While research in some areas was being done in a "patchy and rather uncoordinated way", Professor Howden said there were "zero levels of research activity" on climate change relating to water, agriculture and biodiversity.
He said a national climate research centre was required to coordinate research across the country.
In the past, we have had one of those working out of Griffith University and Brendan Mackey's keenly involved in that. But that that itself, the funding has run out, and it's effectively a base shadow of what it used to be.
"So broadly in Australia, at the time we're seeing very, very substantial changes in our climate, very substantial impacts of those climate changes, we're actually dis-investing in the R&D that allows us to take sensible decisions on that."
The inquiry also heard if emissions continued at current rates, half the state of Queensland would experience 60 days per year where the maximum temperatures were above 40 degrees.
"We're talking about a profoundly different climatic regime to what we currently experience," Griffith Climate Change Response Program director Professor Brendan Mackey said.
Dr Andrew Johnson from the Bureau of Meteorology said said the increasing temperatures was likely to raise the risk of more intense bushfires.
Australia's average national temperature had risen 1.4 degrees since the turn of the 20th century, with a 10 to 12 per cent fall in rainfall in south-eastern Australia since the 1990s, Dr Johnson said..
And while there was natural variability in Australia's climate that influenced the severity of bushfires, Dr Johnson said climate change was also playing a role.
"What the science is still really working through is is is the relative contributions, I suppose, between natural variability and the climate signal," Dr Johnson said.

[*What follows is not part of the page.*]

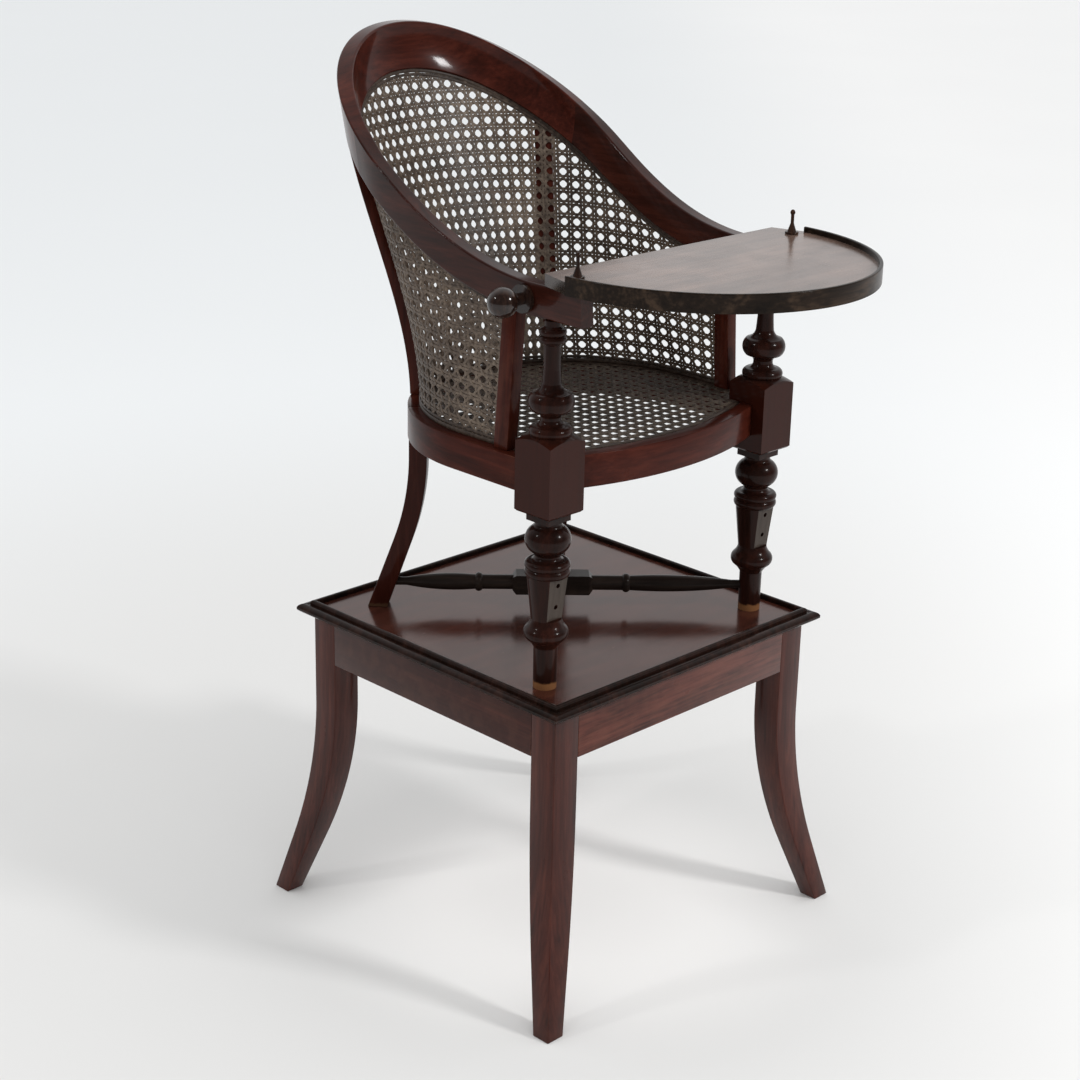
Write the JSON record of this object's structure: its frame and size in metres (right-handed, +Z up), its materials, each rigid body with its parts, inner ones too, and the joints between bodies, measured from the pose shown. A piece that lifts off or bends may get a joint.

"Weather is only one part of the fire story, I mean clearly the location of physical infrastructure, 'land management practices, the sources of ignition, all these things have to come together in a particular way to lead to a bushfire and the weather is an important part of that absolutely, but it's by no means the only thing.
"But from a weather point of view, that warming and drying trend absolutely increases the bushfire risk."